3. Mengikis Kecemasan dan Ketakutan akan Masa Depan

Salah satu sumber terbesar stres manusia adalah kekhawatiran akan masa depan: "Bagaimana dengan rezekiku besok? Bagaimana nasib anak-anakku kelak?" Iman kepada Al-Qayyum adalah penawar yang paling manjur untuk penyakit ini. Dzat yang hari ini mengurus kita adalah Dzat yang sama yang akan mengurus kita esok hari. Dzat yang memelihara miliaran makhluk di seluruh penjuru alam pasti tidak akan melupakan kita, hamba-Nya yang lemah. Keyakinan ini membawa ketentraman (sakinah) dan optimisme dalam menghadapi hari esok.

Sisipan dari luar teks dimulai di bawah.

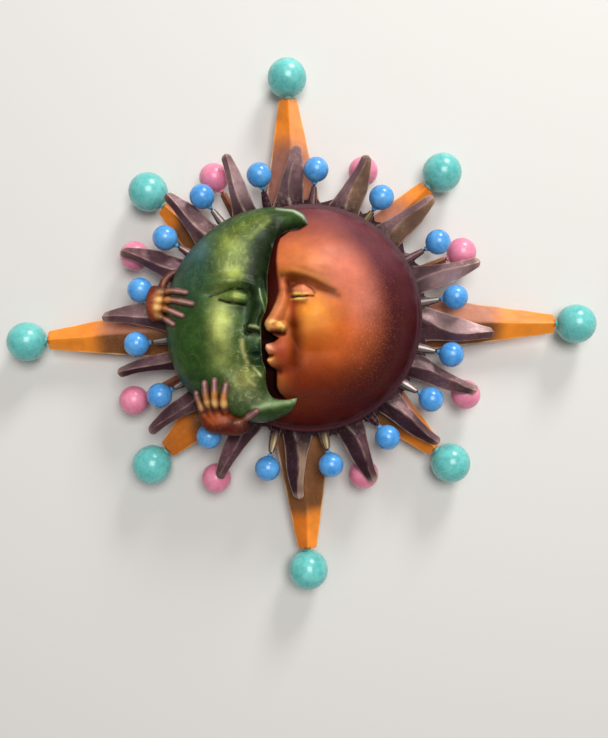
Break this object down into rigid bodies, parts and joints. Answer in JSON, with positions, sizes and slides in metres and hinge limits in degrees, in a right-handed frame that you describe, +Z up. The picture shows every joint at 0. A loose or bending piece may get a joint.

4. Mendorong Kemandirian dan Kehormatan Diri

Meneladani sifat Al-Qayyum (dalam skala manusiawi) berarti berusaha untuk menjadi pribadi yang mandiri, tidak suka bergantung, dan tidak menjadi beban bagi orang lain. Seorang mukmin yang memahami Al-Qayyum akan malu untuk meminta-minta kepada sesama makhluk, karena ia tahu bahwa sumber segala sesuatu hanya ada pada Allah. Ia akan bekerja keras, berusaha, dan menjaga kehormatan dirinya, karena ia sadar bahwa kemandirian adalah cerminan dari kemuliaan yang diajarkan oleh Tuhannya, Al-Qayyum.

5. Menjadi Pribadi yang Peduli dan Bermanfaat

Jika Allah Al-Qayyum senantiasa mengurus makhluk-Nya, maka hamba yang mencintai-Nya akan berusaha mencerminkan sifat ini dalam hidupnya. Ia akan menjadi "qawwam" bagi keluarganya, menjadi penopang bagi yang lemah, menjadi penolong bagi yang membutuhkan, dan menjadi penegak keadilan di lingkungannya. Ia sadar bahwa perannya di muka bumi adalah menjadi khalifah yang turut serta dalam "mengurus" dan "memelihara" ciptaan Allah sesuai dengan kapasitasnya, sebagai bentuk ibadah dan pengabdian kepada Al-Qayyum.

Penutup: Hidup di Bawah Naungan Al-Qayyum

Memahami arti Al-Qayyum dalam Asmaul Husna adalah sebuah undangan untuk menyaksikan keagungan Allah dalam setiap jengkal alam semesta dan dalam setiap denyut nadi kita sendiri. Ia adalah nama yang mengingatkan kita akan posisi kita yang sebenarnya: makhluk yang serba bergantung di hadapan Pencipta yang Maha Mandiri. Namun, kebergantungan ini bukanlah sebuah kelemahan yang memalukan, melainkan sebuah gerbang menuju kekuatan, ketenangan, dan kemuliaan sejati.

Dengan hidup di bawah naungan Al-Qayyum, kita belajar untuk melepaskan segala sandaran kepada yang fana dan mengikatkan seluruh harapan kepada Yang Maha Kekal. Kita belajar untuk tenang di tengah badai kehidupan, karena kita tahu sang nakhoda alam semesta tidak pernah tidur dan tidak pernah lelah. Dan kita belajar untuk berdiri tegak di atas prinsip kebenaran dan keadilan, karena kita meneladani Dzat yang Maha Menegakkan segala sesuatu.

Semoga Allah SWT senantiasa membimbing kita untuk dapat meresapi makna Al-Hayy Al-Qayyum, menjadikannya zikir dalam lisan dan keyakinan dalam hati, sehingga kita dapat menjalani hidup dengan penuh tawakal, syukur, dan ketentraman yang bersumber hanya dari-Nya.